Beyond the classical negotiations, Paris will have to face a much more tricky issue, the dramatic loss of confidence -perhaps irreversible- that is building up in overseas territories. The Guadeloupian population feels deeply insulted and is waiting for very strong signals and measures. France has to work on symbols as well as economic issues if even a semblance of the existing relationship is to survive. In 2003, the Guadeloupian population rejected a referendum on autonomy. Guadeloupe, and this is an important distinction, is not asking for independence but equality of treatment and recognition. During the ongoing protests, very few leaders are calling for independence. Although the relationship with Paris has always been confrontational, the Guadeloupian identity is not built on the rejection of mainland France. However, President Sarkozy declared that the issue of the island’s autonomy will be discussed within the frame of the overseas commission.

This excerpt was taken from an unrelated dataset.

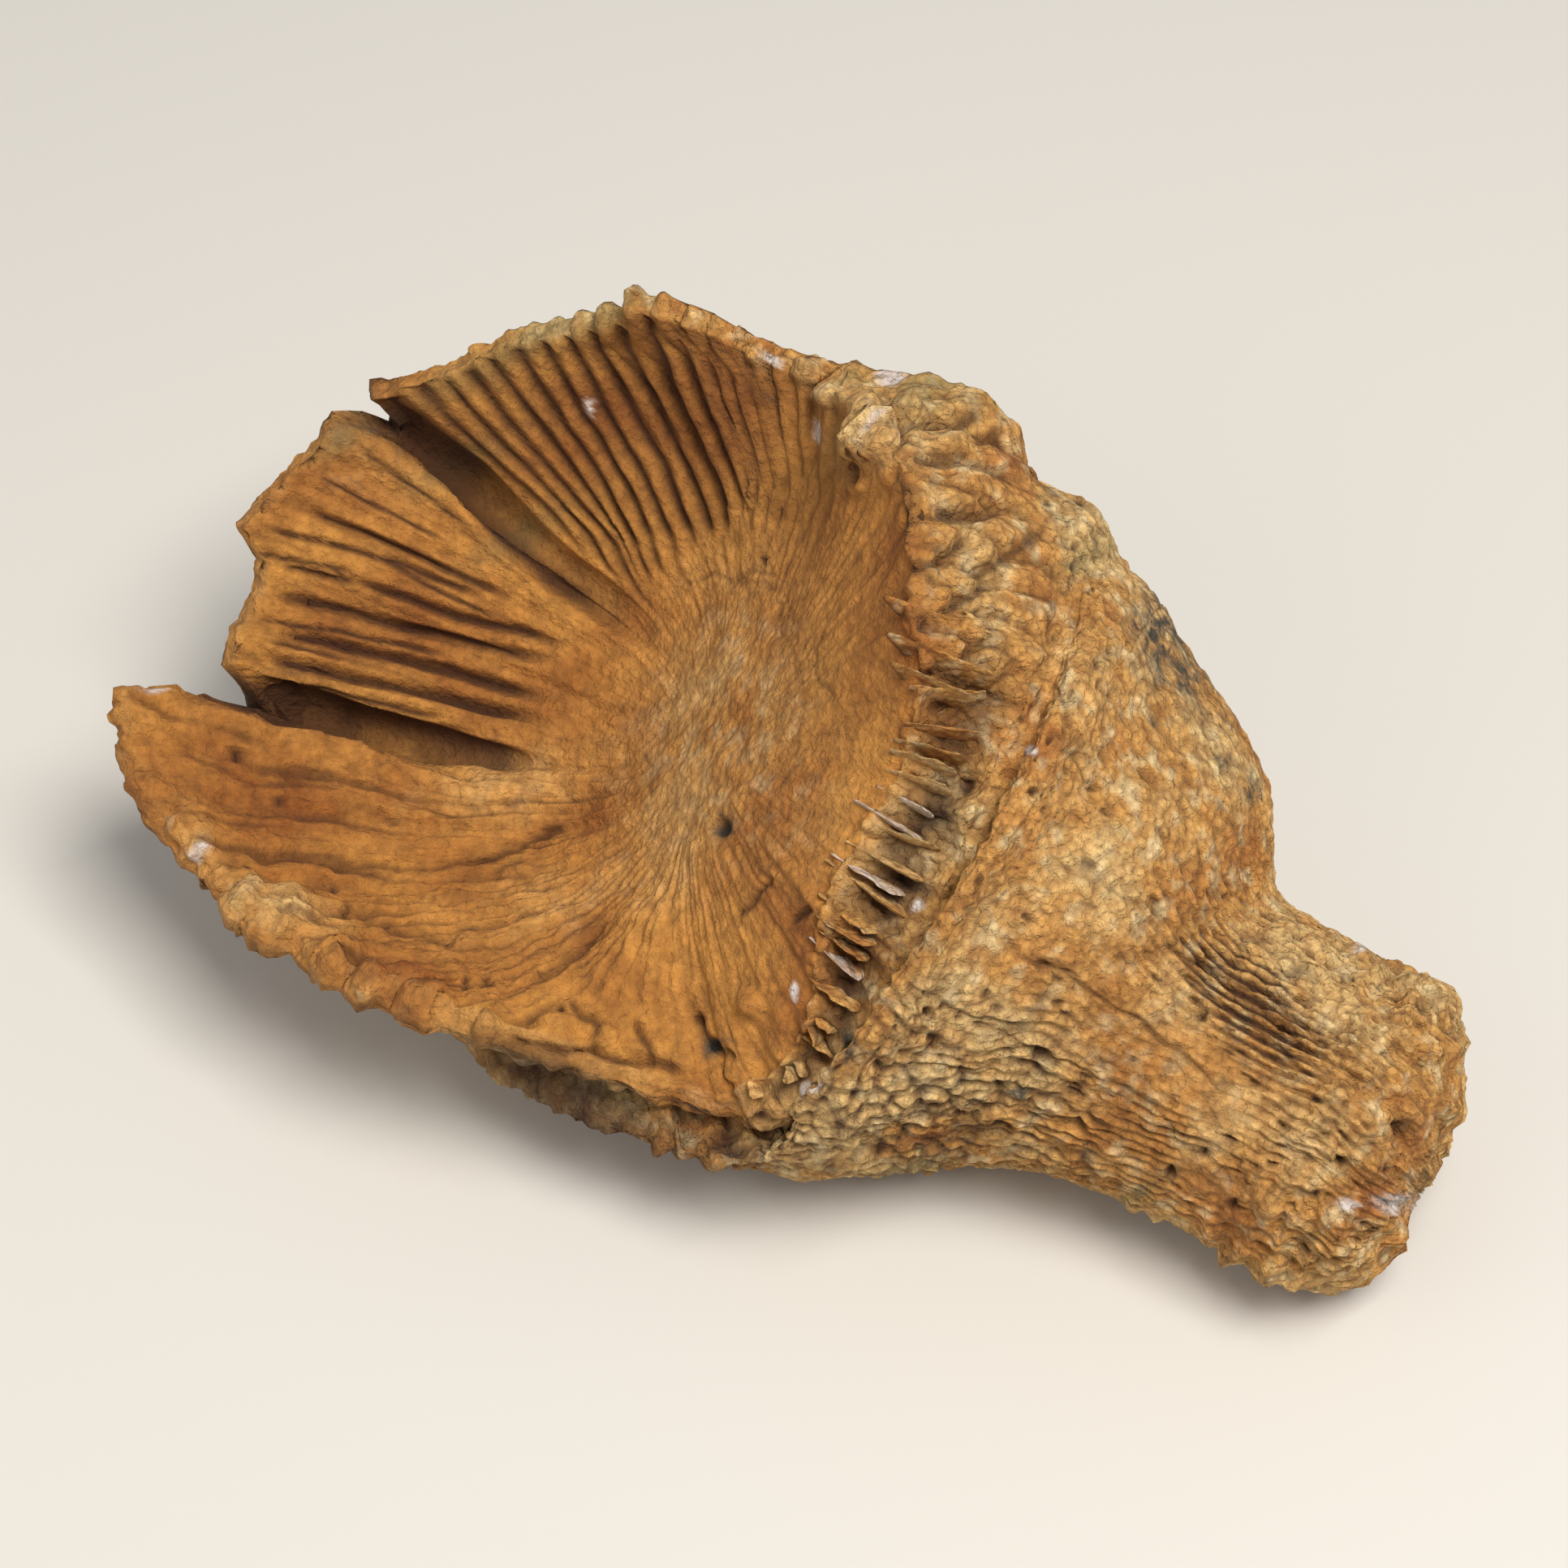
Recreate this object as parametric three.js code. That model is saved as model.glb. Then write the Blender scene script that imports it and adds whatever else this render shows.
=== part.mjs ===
// Fossil horn coral: a solitary coral with a stout bent stem and a wide broken cup.
// Millimetres, +Z up. X is the long way of the coral, from the tip of the cup to the foot.
// The coral lies on its worn underside, which is flat at z = 0.
// It grew as one piece, so it is one closed body.

import * as THREE from "three";

// Cup: its floor centre, the way it opens, and the side that is uppermost
const floorCentre = [-4.5, 2.3, 21.2];
const cupAxis = new THREE.Vector3(-0.7809, -0.0365, 0.6236).normalize();
const cupUpHint = new THREE.Vector3(0.431, 0.6912, 0.5801);
const floorRadius = 8.0; // flat middle of the cup floor
const wallCurve = 0.62; // where the floor turns up into the wall, as a share of the way out
const floorShare = 0.3; // share of the inner rows that lie on the flat middle

// Stem and body: centre x, y, z and radius of each station, foot first, cup floor last
const stations = [
  [33.9, -17.4, 9.4, 9.6],
  [28.7, -14.5, 10.2, 9.8],
  [23.5, -11.3, 11.0, 10.9],
  [17.7, -6.9, 12.6, 16.0],
  [11.1, -2.8, 14.1, 20.8],
  [4.2, 1.1, 16.5, 23.1],
  [-4.5, 2.6, 21.4, 23.6],
];
const footPole = [37.8, -20.3, 7.2];
const turnLength = 26; // length over which the stem's direction turns into the cup's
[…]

A first step would be to give the initiative to people from the region. As of now, there are only people from mainland France working in the Ministry for the Overseas. Moreover, the question of the island’s highest public responsibilities, systematically awarded to non Guadeloupians, will soon have to be tackled. The government has to send a message of meaningful integration instead of pursuing what is considered by many as little more than “charity policies.” This challenge of recovering people’s confidence as genuine citizens of France will be as hard as rehabilitating the economic life of the island. Paris has now said to Guadeloupe that the issue will have its priority in the coming weeks. Yet, the situation is still tense. Moreover, Martinique is beginning to simmer and may get worse as violent confrontations occurred, confirming the government’s fear of contagion, as well as proving that only a well-thought out and sensible global solution would provide adequate response.